▶ _Exercise objective_
Copy out, exactly and without additions, the lines from the one that contains "name, part, row" to the one that contains "obj.matrix_world = Matrix.Identity(4)", both ends included.
-- start Given information --
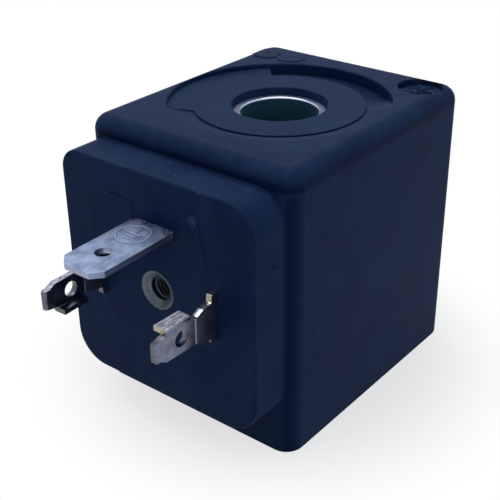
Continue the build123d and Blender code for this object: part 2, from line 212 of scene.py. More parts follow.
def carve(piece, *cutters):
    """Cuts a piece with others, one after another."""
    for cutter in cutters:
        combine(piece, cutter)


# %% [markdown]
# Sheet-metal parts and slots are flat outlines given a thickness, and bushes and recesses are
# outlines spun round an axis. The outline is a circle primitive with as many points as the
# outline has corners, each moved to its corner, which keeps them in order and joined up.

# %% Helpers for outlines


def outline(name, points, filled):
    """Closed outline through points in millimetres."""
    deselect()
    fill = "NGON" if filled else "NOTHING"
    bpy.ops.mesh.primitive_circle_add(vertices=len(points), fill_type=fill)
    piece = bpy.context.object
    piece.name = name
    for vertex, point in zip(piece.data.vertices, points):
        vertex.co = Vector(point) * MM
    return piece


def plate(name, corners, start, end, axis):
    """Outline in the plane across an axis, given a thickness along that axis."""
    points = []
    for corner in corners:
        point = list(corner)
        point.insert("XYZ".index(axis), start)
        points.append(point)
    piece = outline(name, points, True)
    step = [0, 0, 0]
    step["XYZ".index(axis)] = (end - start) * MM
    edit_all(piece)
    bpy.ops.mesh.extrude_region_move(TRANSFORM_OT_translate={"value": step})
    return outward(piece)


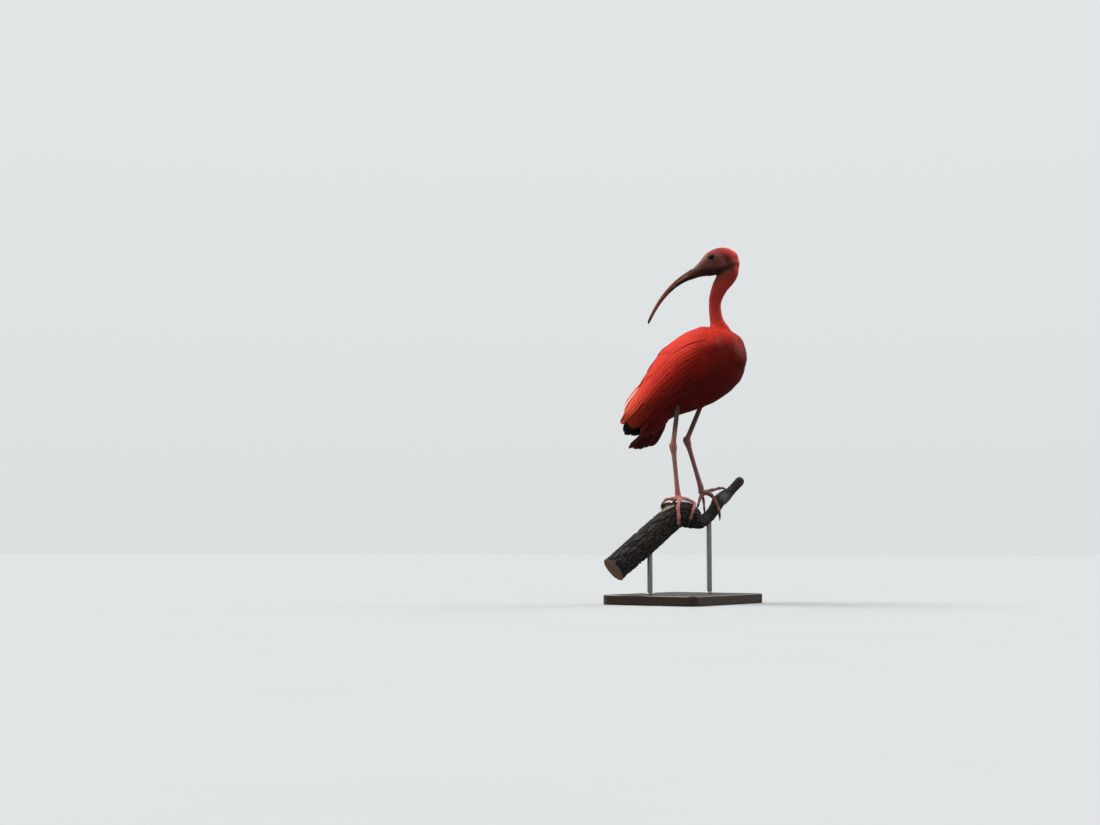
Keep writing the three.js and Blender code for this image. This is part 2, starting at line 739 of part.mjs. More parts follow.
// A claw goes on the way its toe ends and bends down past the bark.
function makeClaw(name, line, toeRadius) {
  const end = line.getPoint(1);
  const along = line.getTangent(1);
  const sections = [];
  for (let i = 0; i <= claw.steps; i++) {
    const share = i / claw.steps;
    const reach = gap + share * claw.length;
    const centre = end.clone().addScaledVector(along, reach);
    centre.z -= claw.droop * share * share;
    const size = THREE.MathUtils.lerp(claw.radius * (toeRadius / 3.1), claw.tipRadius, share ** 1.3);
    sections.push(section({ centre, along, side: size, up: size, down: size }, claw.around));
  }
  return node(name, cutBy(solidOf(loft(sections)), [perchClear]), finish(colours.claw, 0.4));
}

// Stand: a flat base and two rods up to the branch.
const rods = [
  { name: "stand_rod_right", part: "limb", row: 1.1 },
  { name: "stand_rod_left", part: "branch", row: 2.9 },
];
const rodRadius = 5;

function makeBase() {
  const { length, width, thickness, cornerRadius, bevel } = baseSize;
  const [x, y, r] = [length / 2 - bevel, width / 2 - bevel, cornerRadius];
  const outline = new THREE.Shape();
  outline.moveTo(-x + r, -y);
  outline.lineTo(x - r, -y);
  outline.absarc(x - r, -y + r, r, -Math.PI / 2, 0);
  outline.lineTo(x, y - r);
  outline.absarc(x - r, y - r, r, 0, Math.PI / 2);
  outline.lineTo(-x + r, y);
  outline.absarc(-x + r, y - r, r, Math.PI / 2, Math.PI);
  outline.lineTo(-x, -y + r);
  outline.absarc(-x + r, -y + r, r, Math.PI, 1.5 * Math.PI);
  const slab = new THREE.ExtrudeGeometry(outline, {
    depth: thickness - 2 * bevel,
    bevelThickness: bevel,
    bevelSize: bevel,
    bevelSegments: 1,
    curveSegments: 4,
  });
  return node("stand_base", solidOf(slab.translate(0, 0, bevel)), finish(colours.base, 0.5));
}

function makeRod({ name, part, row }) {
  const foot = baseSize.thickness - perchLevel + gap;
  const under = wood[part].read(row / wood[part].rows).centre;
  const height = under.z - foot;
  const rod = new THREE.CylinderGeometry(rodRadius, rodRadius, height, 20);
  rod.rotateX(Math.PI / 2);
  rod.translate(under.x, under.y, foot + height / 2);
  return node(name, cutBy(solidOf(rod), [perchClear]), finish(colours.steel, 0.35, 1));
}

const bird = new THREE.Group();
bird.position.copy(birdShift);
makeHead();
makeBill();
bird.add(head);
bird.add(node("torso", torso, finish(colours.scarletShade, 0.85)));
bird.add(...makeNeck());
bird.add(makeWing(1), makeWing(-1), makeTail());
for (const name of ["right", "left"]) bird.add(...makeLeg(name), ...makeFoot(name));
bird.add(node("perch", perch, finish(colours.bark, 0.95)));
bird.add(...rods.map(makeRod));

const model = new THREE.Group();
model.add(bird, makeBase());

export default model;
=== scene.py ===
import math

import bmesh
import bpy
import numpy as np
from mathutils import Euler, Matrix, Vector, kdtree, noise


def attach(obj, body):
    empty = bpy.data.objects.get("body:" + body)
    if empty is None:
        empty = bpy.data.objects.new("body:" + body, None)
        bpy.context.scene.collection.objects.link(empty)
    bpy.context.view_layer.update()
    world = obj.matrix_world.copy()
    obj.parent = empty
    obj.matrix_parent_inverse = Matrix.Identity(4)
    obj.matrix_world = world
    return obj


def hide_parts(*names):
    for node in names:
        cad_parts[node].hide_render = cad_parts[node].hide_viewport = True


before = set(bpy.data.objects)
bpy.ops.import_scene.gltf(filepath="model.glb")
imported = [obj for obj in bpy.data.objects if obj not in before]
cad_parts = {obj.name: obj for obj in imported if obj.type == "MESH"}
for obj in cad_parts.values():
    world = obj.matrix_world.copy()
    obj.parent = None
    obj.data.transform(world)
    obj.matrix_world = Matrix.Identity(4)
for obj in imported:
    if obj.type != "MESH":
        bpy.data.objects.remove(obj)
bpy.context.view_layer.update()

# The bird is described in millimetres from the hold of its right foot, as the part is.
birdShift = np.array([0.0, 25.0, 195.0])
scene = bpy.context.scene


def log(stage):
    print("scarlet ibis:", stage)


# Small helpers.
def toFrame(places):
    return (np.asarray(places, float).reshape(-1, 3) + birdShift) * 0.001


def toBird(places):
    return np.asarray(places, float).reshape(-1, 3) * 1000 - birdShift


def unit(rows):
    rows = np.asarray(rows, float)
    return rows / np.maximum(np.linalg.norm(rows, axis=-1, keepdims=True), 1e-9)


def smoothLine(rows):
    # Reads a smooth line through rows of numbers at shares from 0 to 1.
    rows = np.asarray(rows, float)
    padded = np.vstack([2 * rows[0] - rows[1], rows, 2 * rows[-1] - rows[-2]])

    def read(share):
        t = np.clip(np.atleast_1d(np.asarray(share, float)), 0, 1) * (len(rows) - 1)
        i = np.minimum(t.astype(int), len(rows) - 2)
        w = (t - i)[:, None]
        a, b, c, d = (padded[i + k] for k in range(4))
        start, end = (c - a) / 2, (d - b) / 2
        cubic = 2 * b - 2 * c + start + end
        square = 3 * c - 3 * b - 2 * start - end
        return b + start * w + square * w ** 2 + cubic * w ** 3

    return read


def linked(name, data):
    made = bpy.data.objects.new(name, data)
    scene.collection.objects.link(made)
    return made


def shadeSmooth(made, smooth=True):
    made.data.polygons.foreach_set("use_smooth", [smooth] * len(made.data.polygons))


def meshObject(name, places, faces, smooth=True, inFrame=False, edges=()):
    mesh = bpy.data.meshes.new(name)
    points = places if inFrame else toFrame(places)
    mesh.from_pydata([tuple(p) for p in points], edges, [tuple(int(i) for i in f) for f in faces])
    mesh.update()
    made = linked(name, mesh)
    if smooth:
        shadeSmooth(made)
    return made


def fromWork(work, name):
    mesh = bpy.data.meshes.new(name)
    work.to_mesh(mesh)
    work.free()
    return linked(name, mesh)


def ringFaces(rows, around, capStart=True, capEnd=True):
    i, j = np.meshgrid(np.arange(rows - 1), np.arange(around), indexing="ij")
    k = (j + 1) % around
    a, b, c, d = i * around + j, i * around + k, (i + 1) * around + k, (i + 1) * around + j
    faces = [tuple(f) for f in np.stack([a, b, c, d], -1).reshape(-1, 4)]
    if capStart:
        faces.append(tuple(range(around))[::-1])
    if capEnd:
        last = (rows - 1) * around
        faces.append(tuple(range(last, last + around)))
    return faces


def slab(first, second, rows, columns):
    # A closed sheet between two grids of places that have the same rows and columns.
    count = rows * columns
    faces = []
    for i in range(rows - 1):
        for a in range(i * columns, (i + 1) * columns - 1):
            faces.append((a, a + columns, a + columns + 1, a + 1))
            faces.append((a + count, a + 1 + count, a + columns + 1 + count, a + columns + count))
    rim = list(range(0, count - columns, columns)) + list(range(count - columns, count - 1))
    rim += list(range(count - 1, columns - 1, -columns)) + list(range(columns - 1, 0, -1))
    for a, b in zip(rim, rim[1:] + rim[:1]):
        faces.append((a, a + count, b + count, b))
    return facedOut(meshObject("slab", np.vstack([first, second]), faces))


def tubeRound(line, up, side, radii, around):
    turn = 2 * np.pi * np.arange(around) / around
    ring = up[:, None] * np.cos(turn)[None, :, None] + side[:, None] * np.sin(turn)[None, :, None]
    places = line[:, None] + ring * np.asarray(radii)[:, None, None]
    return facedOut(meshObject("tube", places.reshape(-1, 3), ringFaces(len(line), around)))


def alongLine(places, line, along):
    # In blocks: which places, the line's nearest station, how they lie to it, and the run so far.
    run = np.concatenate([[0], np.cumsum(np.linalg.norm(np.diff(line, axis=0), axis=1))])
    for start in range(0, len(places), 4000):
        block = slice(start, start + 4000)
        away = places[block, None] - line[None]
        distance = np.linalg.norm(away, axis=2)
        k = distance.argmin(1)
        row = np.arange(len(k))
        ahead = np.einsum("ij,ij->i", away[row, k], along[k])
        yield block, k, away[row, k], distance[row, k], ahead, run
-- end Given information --
▶ _Written answer_
function makeRod({ name, part, row }) {
  const foot = baseSize.thickness - perchLevel + gap;
  const under = wood[part].read(row / wood[part].rows).centre;
  const height = under.z - foot;
  const rod = new THREE.CylinderGeometry(rodRadius, rodRadius, height, 20);
  rod.rotateX(Math.PI / 2);
  rod.translate(under.x, under.y, foot + height / 2);
  return node(name, cutBy(solidOf(rod), [perchClear]), finish(colours.steel, 0.35, 1));
}

const bird = new THREE.Group();
bird.position.copy(birdShift);
makeHead();
makeBill();
bird.add(head);
bird.add(node("torso", torso, finish(colours.scarletShade, 0.85)));
bird.add(...makeNeck());
bird.add(makeWing(1), makeWing(-1), makeTail());
for (const name of ["right", "left"]) bird.add(...makeLeg(name), ...makeFoot(name));
bird.add(node("perch", perch, finish(colours.bark, 0.95)));
bird.add(...rods.map(makeRod));

const model = new THREE.Group();
model.add(bird, makeBase());

export default model;
=== scene.py ===
import math

import bmesh
import bpy
import numpy as np
from mathutils import Euler, Matrix, Vector, kdtree, noise


def attach(obj, body):
    empty = bpy.data.objects.get("body:" + body)
    if empty is None:
        empty = bpy.data.objects.new("body:" + body, None)
        bpy.context.scene.collection.objects.link(empty)
    bpy.context.view_layer.update()
    world = obj.matrix_world.copy()
    obj.parent = empty
    obj.matrix_parent_inverse = Matrix.Identity(4)
    obj.matrix_world = world
    return obj


def hide_parts(*names):
    for node in names:
        cad_parts[node].hide_render = cad_parts[node].hide_viewport = True


before = set(bpy.data.objects)
bpy.ops.import_scene.gltf(filepath="model.glb")
imported = [obj for obj in bpy.data.objects if obj not in before]
cad_parts = {obj.name: obj for obj in imported if obj.type == "MESH"}
for obj in cad_parts.values():
    world = obj.matrix_world.copy()
    obj.parent = None
    obj.data.transform(world)
    obj.matrix_world = Matrix.Identity(4)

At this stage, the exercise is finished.